French lawyer and author

Mugambi Jouet (born c. 1981) is a professor at the USC Gould School of Law. An author and human rights lawyer, he writes in both English and French about legal, political, and social issues with a focus on American exceptionalism and criminal justice. He has been interviewed on radio and television about how American society compares to France, Canada, and other countries.

==Early life, education and career==

Jouet grew up in Paris and moved to the United States for university. He was a history major at Rice University before studying public policy at NYU and law at Northwestern. He subsequently worked as a public defender in Manhattan. After living 11 years in America, he returned to Europe to practice international criminal law at a tribunal in The Hague, Netherlands.

He joined the McGill University Faculty of Law in 2019 as assistant professor, after teaching at Stanford Law School. In 2022, he became associate professor at the University of Southern California's Gould School of Law.

==Writing==

Jouet is the author of Exceptional America: What Divides Americans From the World and From Each Other, a book analyzing the polarization of modern America compared to other Western nations through the angle of American exceptionalism. Besides exploring the meaning of “exceptionalism,” Jouet discusses how unique aspects of American history, government, and culture have led to social conflict and peculiar phenomena like mass incarceration.

In addition to being interviewed by the American, French, and Canadian media, his articles have been featured in the press, including Slate, Mother Jones, the San Francisco Chronicle, The New Republic, Salon, The Huffington Post, Truthout, The Hill, Le Nouvel Observateur, Libération, and Le Monde. His academic articles have especially addressed criminal justice, capital punishment, human rights, and constitutionalism.

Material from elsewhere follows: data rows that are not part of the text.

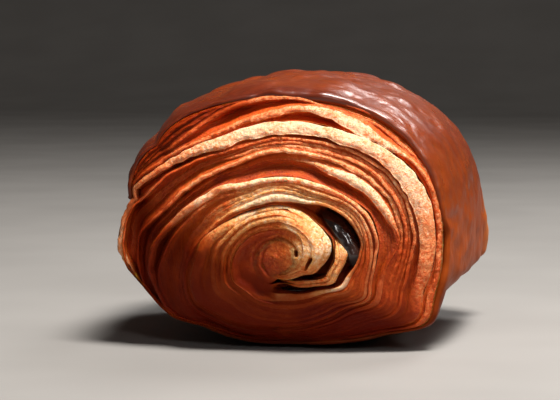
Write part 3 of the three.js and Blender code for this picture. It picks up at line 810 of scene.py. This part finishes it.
def bake_and_shade_at(q, across):
    """How much darker the end is coloured: real browning at the rim and where it flakes, and painted shade
    low down and to the left and low on the right.
    """
    right, up = across * np.cos(q * math.pi / 2), across * np.sin(q * math.pi / 2)
    # Painted shade: darker low down and to the left.
    low = smooth(-1.5, 9.5, -0.42 * right - 0.9 * up)
    rim = np.clip(across / reach(q), 0, 1) ** 3
    flakes = smooth(13.0, 13.3, q) * smooth(-7.0, -2.0, across - reach(q))
    # Painted shade low on the right.
    lower_right_shade = (smooth(0.3, -0.1, (q + 2) % 4 - 2) * smooth(-0.9, -0.6, (q + 2) % 4 - 2)
              * band(across, 12.0, 17.0, 29.0, 32.0))
    knob = bump(q, 9.97, 0.13) * smooth(33.0, 35.5, across)
    return np.clip((0.85 * low + 0.15 * rim) * (1 - 0.75 * knob) + 0.55 * flakes + 0.5 * lower_right_shade, 0, 1)


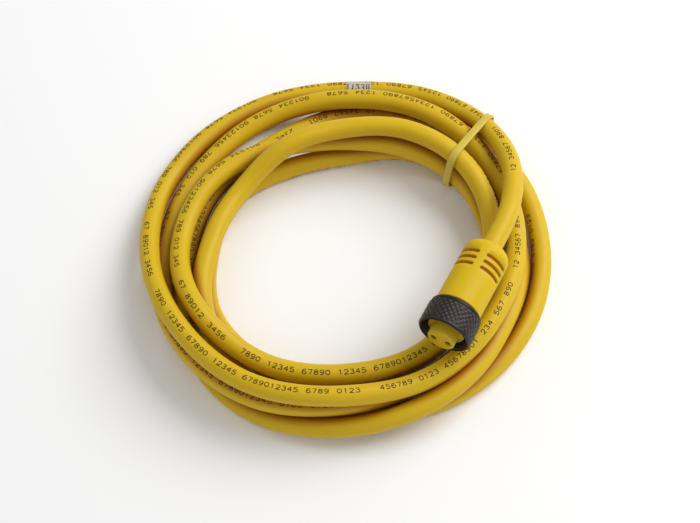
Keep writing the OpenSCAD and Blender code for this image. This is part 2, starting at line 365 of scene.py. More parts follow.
# ---- Printed figures: each is one or two strokes in a box one wide and one high
FIGURES = (
    (((0.5, 1), (0.85, 0.88), (1, 0.6), (1, 0.4), (0.85, 0.12), (0.5, 0), (0.15, 0.12),
      (0, 0.4), (0, 0.6), (0.15, 0.88), (0.5, 1)),),
    (((0.2, 0.8), (0.55, 1), (0.55, 0)),),
    (((0.02, 0.75), (0.2, 0.95), (0.5, 1), (0.85, 0.92), (0.97, 0.72), (0.85, 0.5),
      (0, 0), (1, 0)),),
    (((0.05, 0.92), (0.4, 1), (0.8, 0.95), (0.93, 0.75), (0.75, 0.55), (0.4, 0.52)),
     ((0.75, 0.55), (1, 0.27), (0.85, 0.05), (0.45, 0), (0.03, 0.1))),
    (((0.75, 0), (0.75, 1), (0, 0.3), (1, 0.3)),),
    (((0.95, 1), (0.15, 1), (0.08, 0.55), (0.5, 0.62), (0.9, 0.5), (1, 0.3), (0.85, 0.06),
      (0.45, 0), (0.02, 0.1)),),
    (((0.9, 0.93), (0.5, 1), (0.12, 0.8), (0, 0.35), (0.15, 0.06), (0.5, 0), (0.87, 0.08),
      (1, 0.3), (0.85, 0.52), (0.5, 0.6), (0.08, 0.42)),),
    (((0, 1), (1, 1), (0.4, 0)),),
    (((0.5, 0.53), (0.15, 0.65), (0.08, 0.85), (0.5, 1), (0.92, 0.85), (0.85, 0.65),
      (0.5, 0.53), (0.05, 0.37), (0.05, 0.12), (0.5, 0), (0.95, 0.12), (0.95, 0.37),
      (0.5, 0.53)),),
    (((0.1, 0.07), (0.5, 0), (0.88, 0.2), (1, 0.65), (0.85, 0.94), (0.5, 1), (0.13, 0.92),
      (0, 0.7), (0.15, 0.48), (0.5, 0.4), (0.92, 0.58)),),
)


def fine_line(points, step):
    """The same line with points no further apart than a step."""
    fine = [points[0]]
    for a, b in zip(points, points[1:]):
        count = max(1, math.ceil(math.dist(a, b) / step))
        fine += [
            (a[0] + (b[0] - a[0]) * k / count, a[1] + (b[1] - a[1]) * k / count)
            for k in range(1, count + 1)
        ]
    return fine


def ribbon(vertices, faces, points, width, place):
    """A flat stroke along 2D points, each of its edge points put in place by a function."""
    first = len(vertices)
    for i, (x, y) in enumerate(points):
        before, after = points[max(i - 1, 0)], points[min(i + 1, len(points) - 1)]
        dx, dy = after[0] - before[0], after[1] - before[1]
        size = math.hypot(dx, dy) or 1
        nx, ny = -dy / size * width / 2, dx / size * width / 2
        vertices.append(tuple(place(x - nx, y - ny)))
        vertices.append(tuple(place(x + nx, y + ny)))
    for k in range(first, len(vertices) - 2, 2):
        faces.append((k, k + 2, k + 3, k + 1))


def lay_on(piece, ground, above=0.00003):
    """Moves every point of a thin piece to just above another piece's surface."""
    modifier = piece.modifiers.new("Lay on", "SHRINKWRAP")
    modifier.target = ground
    modifier.wrap_method = "NEAREST_SURFACEPOINT"
    modifier.wrap_mode = "ABOVE_SURFACE"
    modifier.offset = above
    apply_modifiers(piece)


# ---- Nodes
def feed(tree, made, values):
    """Fills a node's inputs: another node's output is linked, any other value is set."""
    for key, value in dict(values).items():
        if isinstance(value, bpy.types.NodeSocket):
            tree.links.new(value, made.inputs[key])
        else:
            made.inputs[key].default_value = value
    return made


def node(tree, kind, values=(), **settings):
    """A new node with its settings, and its inputs filled."""
    made = tree.nodes.new(kind)
    for key, value in settings.items():
        setattr(made, key, value)
    return feed(tree, made, values)


def result(tree, kind, values=(), output=0, **settings):
    """One output of a new node."""
    return node(tree, kind, values, **settings).outputs[output]


def maths(tree, operation, *values):
    return result(tree, "ShaderNodeMath", dict(enumerate(values)), operation=operation)


def stored(tree, geometry, name, value):
    """A geometry that keeps a value at each of its points."""
    values = {"Geometry": geometry, "Name": name, "Value": value}
    return result(tree, "GeometryNodeStoreNamedAttribute", values, data_type="FLOAT")


def new_tree(name, inputs):
    """A tree with named inputs, what they give, and its line of edges as a curve."""
    tree = bpy.data.node_groups.new(name, "GeometryNodeTree")
    tree.interface.new_socket("Geometry", in_out="INPUT", socket_type="NodeSocketGeometry")
    for label, kind, value in (*inputs, ("Material", "Material", None)):
        socket = tree.interface.new_socket(
            label, in_out="INPUT", socket_type=f"NodeSocket{kind}"
        )
        if value is not None:
            socket.default_value = value
    tree.interface.new_socket("Geometry", in_out="OUTPUT", socket_type="NodeSocketGeometry")
    given = tree.nodes.new("NodeGroupInput").outputs
    curve = result(tree, "GeometryNodeMeshToCurve", {"Mesh": given["Geometry"]})
    curve = result(tree, "GeometryNodeSetCurveNormal", {"Curve": curve}, mode="Z_UP")
    return tree, given, curve


def close_tree(tree, shape, material):
    """Ends a tree with real copies that have their material."""
    real = result(tree, "GeometryNodeRealizeInstances", {"Geometry": shape})
    values = {"Geometry": real, "Material": material}
    dressed = result(tree, "GeometryNodeSetMaterial", values)
    feed(tree, tree.nodes.new("NodeGroupOutput"), {"Geometry": dressed})
    return tree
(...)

In an op-ed article for Le Monde, Jouet described his experiences as a public defender in New York and noted that criminal sentencing in America is far harsher than in other democratic countries due to mass incarceration. Jouet attributed this difference to various factors, including the tendency to focus on retribution rather than on prisoner rehabilitation, humanitarian issues, and root social causes of crime. He also called in question demands for harsher punishments in France, stating that such reforms would not necessarily reduce crime, as illustrated by America's case.